Faith pulled over to the curb worrying me that she would toss me outside. There was a housing project adjacent to the car separated by a rough unfinished parking area of un-sectioned off blackened asphalt. In our short association, I'd never seen Faith angry or even mildly irritated. This was something different, a bit jarring.
"I shouldn't be angry that you find it trivial comparing me to the same irredeemable narcissist who is responsible for you occupying a hospital bed for the last forty one days? Is that what you're trying to tell me, Jaleel?"
"I'll do anything to make it up to you." I was crestfallen at her explanation. Faith wasn't wrong about anything, but her reaction left me shook.
"If I accept that, I'd be no better than Charity Gilbert; but if you're open, I'd like us to do something together." Her tone softened.
"Sure."
"Alright, but first we have to do something about that shirt; it's ugly." I was wearing this white collared, short sleeve Polo knockoff with the colors of the rainbow across the chest. My mother was completely tone deaf fashion wise.
"It matches your pants."
I poked fun at the yellow and black checked pants covering her legs that stopped short just above her ankles. Faith was wearing a Boho peasant styled blouse that was a mess of irregular colors and patterns. She seemed to have this weird off kilter style of dressing that made it hard to place where she belonged in our high school social circles. Looking at her now, made it clear this was intentional.

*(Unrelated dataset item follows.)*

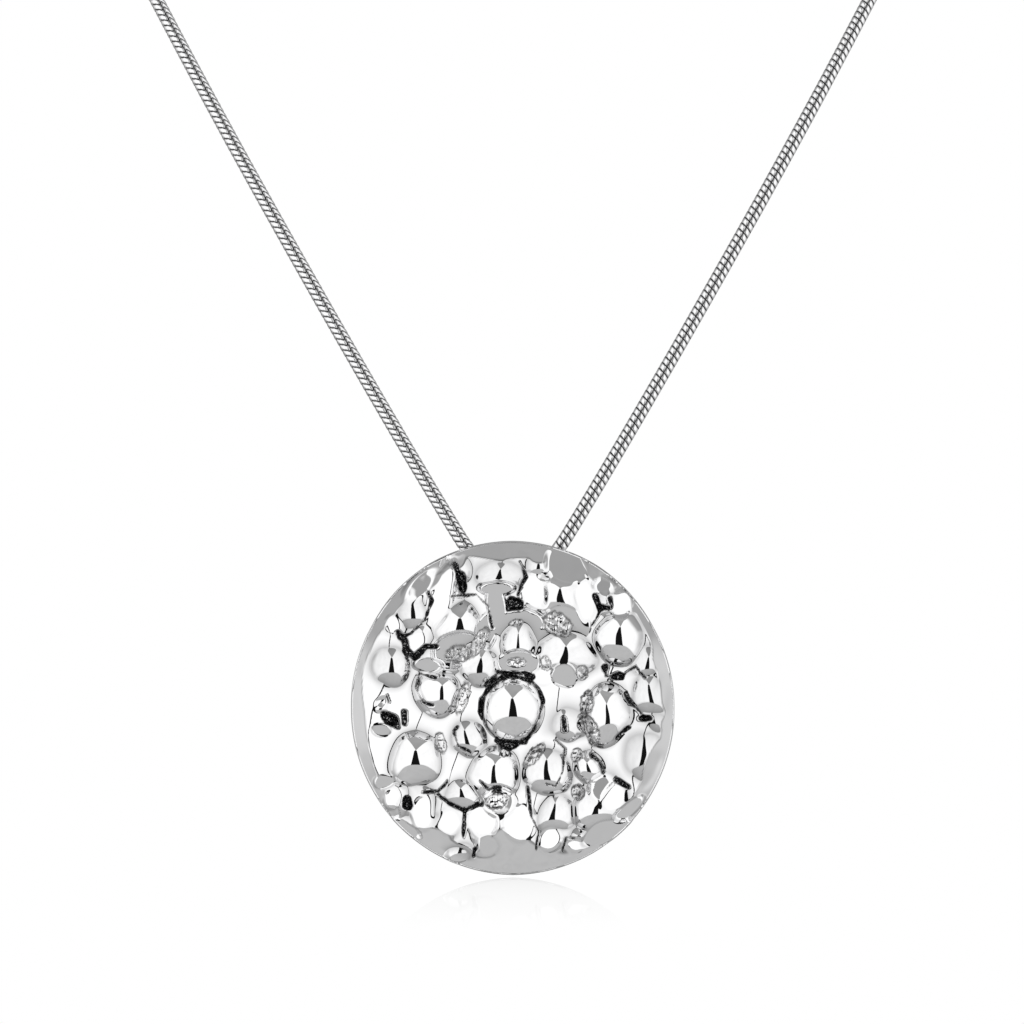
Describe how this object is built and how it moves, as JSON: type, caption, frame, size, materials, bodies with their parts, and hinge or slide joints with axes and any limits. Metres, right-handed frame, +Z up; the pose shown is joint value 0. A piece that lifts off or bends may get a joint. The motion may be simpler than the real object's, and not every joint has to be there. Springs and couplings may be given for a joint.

"The UNIF clothing line is very profitable; you don't like it?"
"Did you get that retarded looking blouse from there, too?" I countered wryly.
"Maybe I should hit a U-turn and take you back to the hospital; they probably let you go too early. Concussion is acting up." Despite her words, Faith pulled out into the lane tooling towards the nearby downtown area.
"Who writes your material?" She smiled genuinely flashing her pearly whites for a minute.
Facially speaking, Faith had pretty symmetrical features; green eyes, ethnic button nose and noticeably full lips. Her skin tone was called red bone in our community, Faith being smack dab in the middle of that scale with a smattering of light freckles spread evenly across the upper portion of her face. Faith was also blessed or cursed however she looked at it, with an additional beauty mark on the left side of her face. Her eyes were always covered by these big, nerdy butterfly glasses.
"Hey, do you think about them?"
She asked out of the blue as we entered this area near downtown known as a merchant ghetto and food hub. It was a part of the long history of our city reborn in the construction of a fire that devastated it in the early nineteenth century.
"Think about who?"
"Kimberly Bivens, and Charity Gilbert specifically; do you think about them often?"
"Nope, maybe Jay Stello gave me partial amnesia when he caved in my face. The only reason I bought up Charity was because she gave me this line of bullshit about how she was had it together and everything. But really, the only reason they were living high on the hog was because of sacrifices made by her dad. They dumped him for that; real class act, huh?"